■ Given request:
Exactly repeat the lines starting at the one that holds "rack_left();" and ending at the one that holds "for node in". Both end lines count; leave out everything else.

start Entries

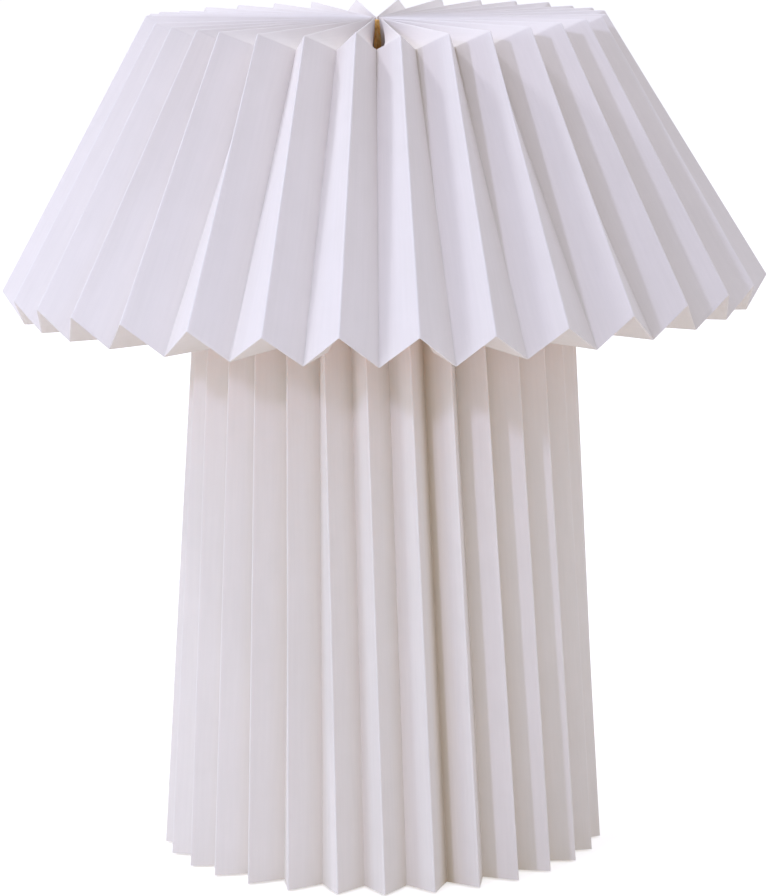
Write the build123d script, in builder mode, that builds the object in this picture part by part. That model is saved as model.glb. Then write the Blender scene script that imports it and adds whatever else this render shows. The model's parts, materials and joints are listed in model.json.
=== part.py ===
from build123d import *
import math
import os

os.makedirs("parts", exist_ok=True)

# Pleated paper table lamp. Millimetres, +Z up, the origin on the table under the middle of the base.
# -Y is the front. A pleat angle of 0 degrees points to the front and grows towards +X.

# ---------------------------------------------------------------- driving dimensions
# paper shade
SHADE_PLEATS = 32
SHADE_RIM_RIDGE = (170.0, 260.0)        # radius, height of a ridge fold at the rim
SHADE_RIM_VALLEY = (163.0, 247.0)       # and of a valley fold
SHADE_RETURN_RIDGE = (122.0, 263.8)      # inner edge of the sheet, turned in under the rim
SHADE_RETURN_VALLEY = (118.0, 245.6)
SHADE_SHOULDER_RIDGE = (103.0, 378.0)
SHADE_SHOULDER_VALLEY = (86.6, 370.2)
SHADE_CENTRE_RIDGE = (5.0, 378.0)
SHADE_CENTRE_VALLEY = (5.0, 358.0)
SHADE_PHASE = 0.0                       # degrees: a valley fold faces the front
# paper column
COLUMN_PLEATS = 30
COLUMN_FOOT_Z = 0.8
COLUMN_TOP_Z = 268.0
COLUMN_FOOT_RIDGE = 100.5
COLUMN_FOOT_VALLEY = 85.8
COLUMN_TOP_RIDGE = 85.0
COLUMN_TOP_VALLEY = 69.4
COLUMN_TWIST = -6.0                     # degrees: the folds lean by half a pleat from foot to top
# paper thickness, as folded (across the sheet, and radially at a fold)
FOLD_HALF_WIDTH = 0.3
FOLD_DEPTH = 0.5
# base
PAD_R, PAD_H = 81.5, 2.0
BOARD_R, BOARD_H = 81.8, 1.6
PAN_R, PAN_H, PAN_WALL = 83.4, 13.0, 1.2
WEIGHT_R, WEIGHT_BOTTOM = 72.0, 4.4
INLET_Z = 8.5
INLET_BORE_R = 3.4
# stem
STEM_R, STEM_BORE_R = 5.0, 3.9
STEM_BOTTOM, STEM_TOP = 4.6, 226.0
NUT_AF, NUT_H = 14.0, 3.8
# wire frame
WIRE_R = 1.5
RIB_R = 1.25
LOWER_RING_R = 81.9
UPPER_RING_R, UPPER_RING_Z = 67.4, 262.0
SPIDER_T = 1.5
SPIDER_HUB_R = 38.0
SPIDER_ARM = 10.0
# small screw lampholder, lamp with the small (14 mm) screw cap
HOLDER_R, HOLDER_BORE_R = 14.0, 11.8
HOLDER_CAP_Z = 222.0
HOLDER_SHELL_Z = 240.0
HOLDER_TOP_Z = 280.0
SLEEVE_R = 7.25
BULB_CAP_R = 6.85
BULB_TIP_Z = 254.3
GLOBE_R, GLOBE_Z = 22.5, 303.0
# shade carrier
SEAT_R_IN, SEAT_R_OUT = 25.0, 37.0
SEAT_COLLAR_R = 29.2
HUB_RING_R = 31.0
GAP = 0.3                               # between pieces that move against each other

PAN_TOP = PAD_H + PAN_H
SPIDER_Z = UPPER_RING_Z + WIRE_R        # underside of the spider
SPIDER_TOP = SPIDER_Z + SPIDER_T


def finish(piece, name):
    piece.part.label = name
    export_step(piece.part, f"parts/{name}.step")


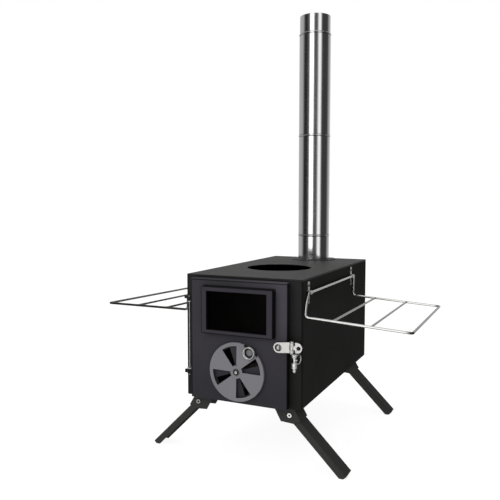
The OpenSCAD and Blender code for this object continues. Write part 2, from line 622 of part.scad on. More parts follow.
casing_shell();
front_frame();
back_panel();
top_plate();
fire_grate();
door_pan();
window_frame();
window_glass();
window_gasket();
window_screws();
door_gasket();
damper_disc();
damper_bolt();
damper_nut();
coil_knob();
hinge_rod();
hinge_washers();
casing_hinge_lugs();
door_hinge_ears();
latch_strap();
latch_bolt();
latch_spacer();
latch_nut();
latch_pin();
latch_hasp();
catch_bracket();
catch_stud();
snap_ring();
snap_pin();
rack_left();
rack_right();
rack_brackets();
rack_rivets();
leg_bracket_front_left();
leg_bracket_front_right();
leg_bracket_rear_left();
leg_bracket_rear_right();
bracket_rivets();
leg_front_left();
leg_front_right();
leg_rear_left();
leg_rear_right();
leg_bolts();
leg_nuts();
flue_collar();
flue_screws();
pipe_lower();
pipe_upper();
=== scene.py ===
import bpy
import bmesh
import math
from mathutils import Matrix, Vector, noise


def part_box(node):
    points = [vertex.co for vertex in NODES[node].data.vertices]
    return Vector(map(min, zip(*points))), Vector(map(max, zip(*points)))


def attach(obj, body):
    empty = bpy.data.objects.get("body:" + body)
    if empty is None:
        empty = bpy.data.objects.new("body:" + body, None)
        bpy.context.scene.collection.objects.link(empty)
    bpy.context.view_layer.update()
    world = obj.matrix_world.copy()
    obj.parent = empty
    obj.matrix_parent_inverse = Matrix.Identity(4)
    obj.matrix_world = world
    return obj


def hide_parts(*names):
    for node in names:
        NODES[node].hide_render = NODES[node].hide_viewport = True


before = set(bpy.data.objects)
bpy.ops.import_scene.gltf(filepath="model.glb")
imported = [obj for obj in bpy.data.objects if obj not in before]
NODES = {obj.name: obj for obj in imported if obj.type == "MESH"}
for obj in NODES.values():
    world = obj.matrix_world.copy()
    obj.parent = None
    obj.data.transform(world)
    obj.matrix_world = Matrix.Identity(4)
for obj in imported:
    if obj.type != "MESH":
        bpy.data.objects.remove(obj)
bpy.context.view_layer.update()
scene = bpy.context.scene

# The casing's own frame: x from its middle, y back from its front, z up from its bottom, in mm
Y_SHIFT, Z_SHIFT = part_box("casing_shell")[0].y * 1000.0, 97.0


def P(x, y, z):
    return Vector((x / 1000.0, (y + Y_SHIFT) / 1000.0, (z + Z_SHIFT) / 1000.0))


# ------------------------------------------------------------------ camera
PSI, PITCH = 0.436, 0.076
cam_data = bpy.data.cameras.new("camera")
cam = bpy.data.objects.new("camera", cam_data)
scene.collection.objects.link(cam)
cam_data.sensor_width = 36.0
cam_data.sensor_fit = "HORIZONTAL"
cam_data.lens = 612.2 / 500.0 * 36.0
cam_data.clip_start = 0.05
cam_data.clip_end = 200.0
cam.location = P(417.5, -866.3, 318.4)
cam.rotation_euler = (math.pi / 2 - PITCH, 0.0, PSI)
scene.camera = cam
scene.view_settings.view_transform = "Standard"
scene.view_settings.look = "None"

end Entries
start Entries

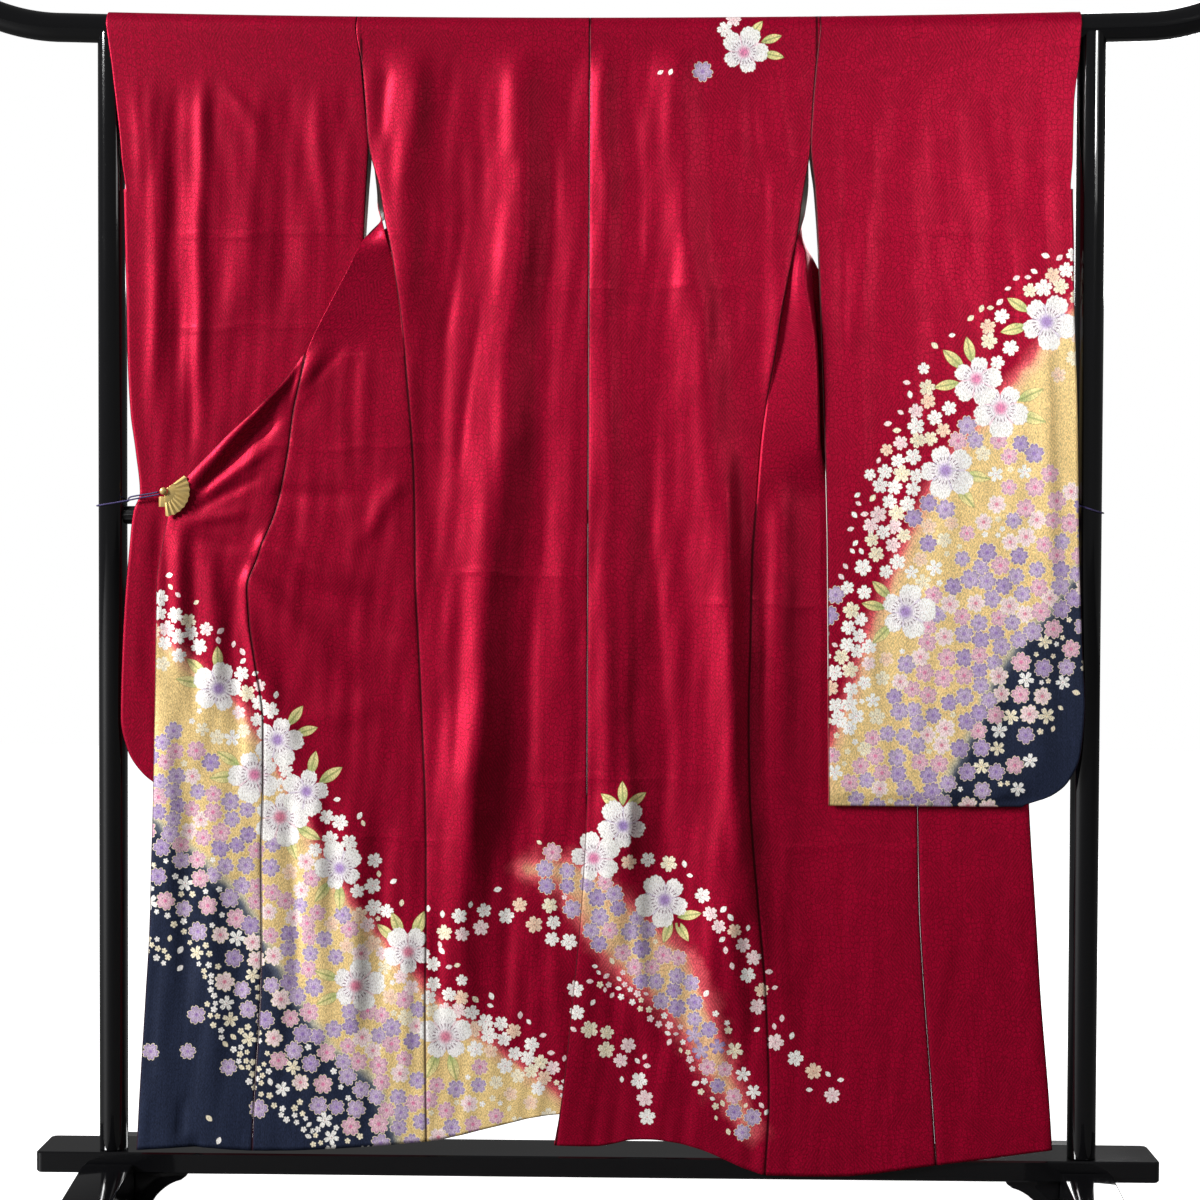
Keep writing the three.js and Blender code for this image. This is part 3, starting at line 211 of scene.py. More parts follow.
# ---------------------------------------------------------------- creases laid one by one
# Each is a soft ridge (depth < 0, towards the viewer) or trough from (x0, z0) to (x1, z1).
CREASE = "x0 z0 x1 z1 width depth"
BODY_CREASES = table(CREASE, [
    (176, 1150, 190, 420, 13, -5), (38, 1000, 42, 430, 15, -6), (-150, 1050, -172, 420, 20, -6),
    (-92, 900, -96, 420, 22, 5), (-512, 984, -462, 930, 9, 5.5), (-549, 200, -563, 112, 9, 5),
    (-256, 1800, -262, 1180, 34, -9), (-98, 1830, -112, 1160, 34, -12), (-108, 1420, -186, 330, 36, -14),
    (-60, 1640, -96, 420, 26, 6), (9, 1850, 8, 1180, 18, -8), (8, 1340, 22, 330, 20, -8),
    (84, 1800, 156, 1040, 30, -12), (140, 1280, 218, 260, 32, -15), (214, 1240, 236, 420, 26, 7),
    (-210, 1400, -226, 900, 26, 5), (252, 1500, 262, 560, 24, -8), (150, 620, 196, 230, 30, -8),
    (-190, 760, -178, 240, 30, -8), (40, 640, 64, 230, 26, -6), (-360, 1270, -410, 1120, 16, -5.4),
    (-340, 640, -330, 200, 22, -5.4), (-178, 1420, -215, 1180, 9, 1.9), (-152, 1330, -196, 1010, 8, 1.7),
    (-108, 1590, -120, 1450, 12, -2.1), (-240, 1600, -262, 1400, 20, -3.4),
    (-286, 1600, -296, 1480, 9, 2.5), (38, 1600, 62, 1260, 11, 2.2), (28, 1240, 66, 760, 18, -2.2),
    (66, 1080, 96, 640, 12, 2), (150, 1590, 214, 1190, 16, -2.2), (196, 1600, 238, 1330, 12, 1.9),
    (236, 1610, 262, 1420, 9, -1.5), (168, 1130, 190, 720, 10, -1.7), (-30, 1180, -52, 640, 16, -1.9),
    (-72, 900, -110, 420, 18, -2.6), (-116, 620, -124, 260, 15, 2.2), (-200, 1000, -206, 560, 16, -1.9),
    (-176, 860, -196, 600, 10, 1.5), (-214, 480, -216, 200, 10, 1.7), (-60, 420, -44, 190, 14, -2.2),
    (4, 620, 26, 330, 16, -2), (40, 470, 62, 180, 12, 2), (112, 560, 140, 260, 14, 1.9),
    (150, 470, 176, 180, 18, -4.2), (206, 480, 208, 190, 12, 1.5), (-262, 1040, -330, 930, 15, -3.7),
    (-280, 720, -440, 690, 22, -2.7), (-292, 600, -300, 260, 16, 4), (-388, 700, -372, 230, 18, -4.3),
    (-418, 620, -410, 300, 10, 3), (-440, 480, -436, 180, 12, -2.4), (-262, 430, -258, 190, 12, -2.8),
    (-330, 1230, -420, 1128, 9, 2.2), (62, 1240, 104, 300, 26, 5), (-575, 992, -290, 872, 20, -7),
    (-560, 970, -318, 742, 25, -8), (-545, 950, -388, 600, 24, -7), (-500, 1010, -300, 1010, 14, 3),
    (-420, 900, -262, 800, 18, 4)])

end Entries

■ The response:
rack_left();
rack_right();
rack_brackets();
rack_rivets();
leg_bracket_front_left();
leg_bracket_front_right();
leg_bracket_rear_left();
leg_bracket_rear_right();
bracket_rivets();
leg_front_left();
leg_front_right();
leg_rear_left();
leg_rear_right();
leg_bolts();
leg_nuts();
flue_collar();
flue_screws();
pipe_lower();
pipe_upper();
=== scene.py ===
import bpy
import bmesh
import math
from mathutils import Matrix, Vector, noise


def part_box(node):
    points = [vertex.co for vertex in NODES[node].data.vertices]
    return Vector(map(min, zip(*points))), Vector(map(max, zip(*points)))


def attach(obj, body):
    empty = bpy.data.objects.get("body:" + body)
    if empty is None:
        empty = bpy.data.objects.new("body:" + body, None)
        bpy.context.scene.collection.objects.link(empty)
    bpy.context.view_layer.update()
    world = obj.matrix_world.copy()
    obj.parent = empty
    obj.matrix_parent_inverse = Matrix.Identity(4)
    obj.matrix_world = world
    return obj


def hide_parts(*names):
    for node in names:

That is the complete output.